I also think implict index is limitted it its use. The main use case is for things that have exactly 1 indexy looking thing, e,g, exactly one DateTime column. But basically all the data I work with has at least two: It has a release date, which is when the data became available, and it has the actual datetime column which is when the data is about. So for forecasts, release date will be before the actual datetime; and for historical data, there is often an embargo between them.

So maybe we don't go anywhere with index terms.

Nosferican commented 5 years ago

lag/lead/diff and other time operators have both a temporal/order index and a group index.
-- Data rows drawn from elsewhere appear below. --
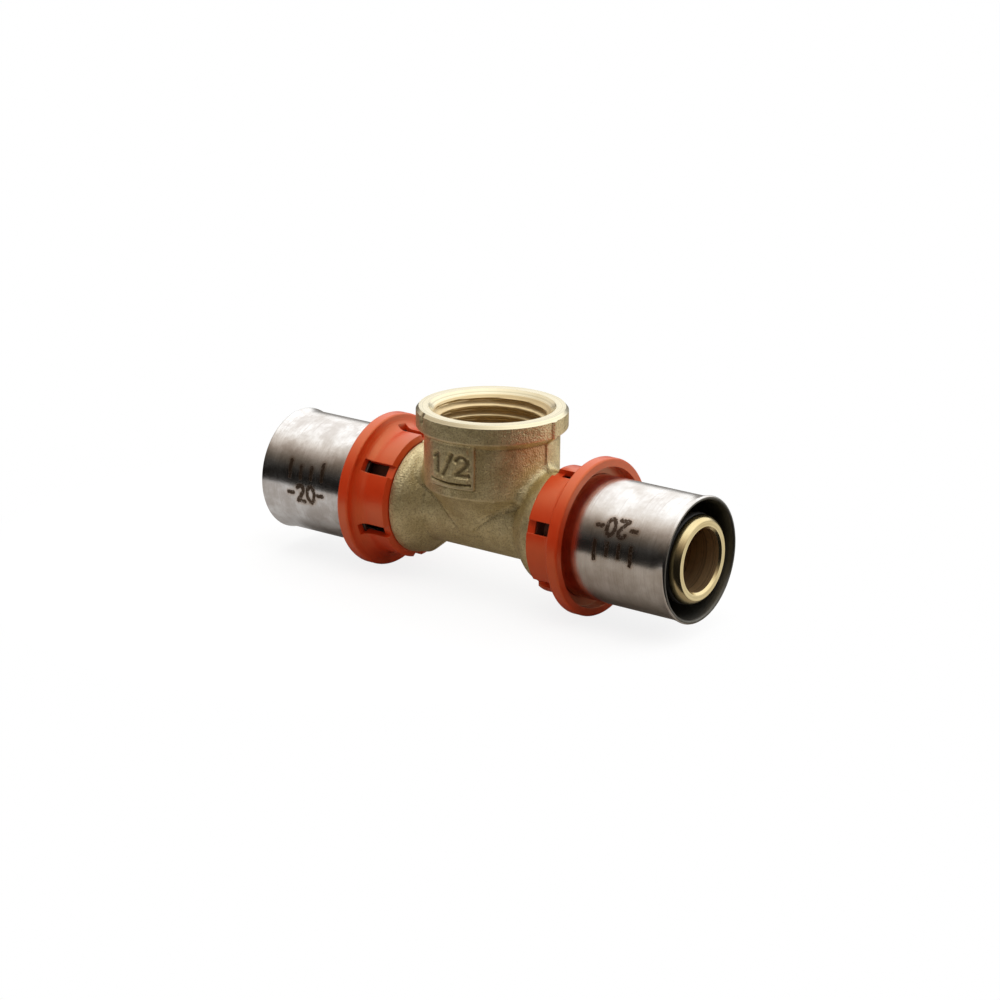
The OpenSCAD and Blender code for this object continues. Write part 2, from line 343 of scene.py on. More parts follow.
def makeFloor():
    turn = np.linspace(0, 2 * np.pi, floor["corners"], endpoint=False)
    corners = roundZ(floor["level"], floor["radius"], turn) + np.array([floor["middle"], 0, 0])
    mesh = bpy.data.meshes.new("floor")
    mesh.from_pydata((corners * mm).tolist(), [], [list(range(len(corners)))])
    piece = bpy.data.objects.new("floor", mesh)
    scene.collection.objects.link(piece)
    material, paint = newMaterial("palePaper")
    mesh.materials.append(material)
    spot = paint.spot()
    away = paint.vectorMaths("DISTANCE", spot, (floor["middle"] * mm, 0, floor["level"] * mm))
    fade = paint.step(away, floor["fadeFrom"] * mm, floor["radius"] * mm)
    behindRight = paint.step(paint.vectorMaths("DOT_PRODUCT", spot, floor["cardWay"]),
                             *(place * mm for place in floor["cardFrom"]))
    leftEnd = paint.step(paint.part(spot, "X"), *(place * mm for place in floor["leftFrom"]))
    seen, glossy = paint.rays("Camera"), paint.rays("Glossy")
    bounce = floor["bounce"] + (floor["glossyBounce"] - floor["bounce"]) * glossy \
        + floor["cardBounce"] * behindRight + floor["leftBounce"] * leftEnd
    warmth = paint.mix(leftEnd, rgb(*floor["warmth"]), rgb(*floor["leftWarmth"]))
    colour = paint.mix(seen, paint.mix(bounce, rgb(0, 0, 0), warmth), rgb(*[floor["seenColour"]] * 3))
    paper = paint.node("ShaderNodeBsdfDiffuse", inputs={"Color": colour})
    white = paint.node("ShaderNodeEmission", inputs={"Color": rgb(1, 1, 1), "Strength": 1.0})
    shine = seen * (floor["share"] + (1 - floor["share"]) * fade)
    paint.finish(paint.node("ShaderNodeMixShader", inputs=[shine, paper, white]))
    return piece


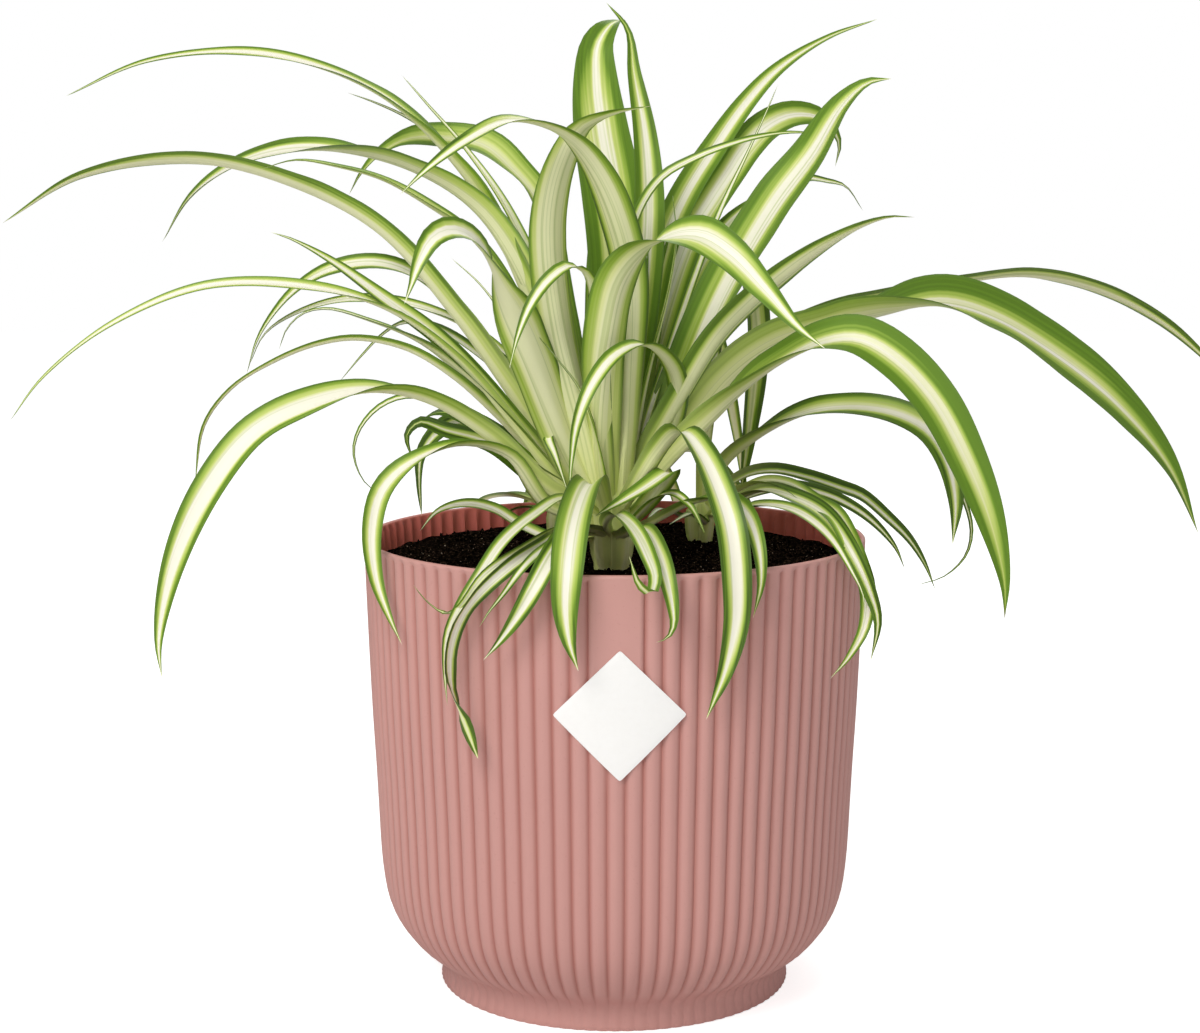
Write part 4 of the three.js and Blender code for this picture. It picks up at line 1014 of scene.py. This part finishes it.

For example, if a dataset has repeated observations per individual the lag should be performed by unit of observation and not leak observations from another individual for instance.

In Stata-lang, xtset (unit of observation identifier and a temporal identifier).

matthieugomez commented 5 years ago

One alternative is to simply define lag on AbstractVectors:

function lag(x::AbstractVector, t::AbstractVector, n = 1)
   [i == nothing ? missing : x[i] for i in indexin(t .- n, t)]

Then this function can be applied to any pair of variables in a Table, and can also be used within groups (@Nosferican).

The issue is that it would not work inside a formula.

Nosferican commented 5 years ago

Aye. From Slack #statistics, we are considering passing the indices (unit ID and temporal ID) as part of the schema so the information is available for modelcols. Those arguments could be handled at fit rather than @formula. That approach allows for generic data types.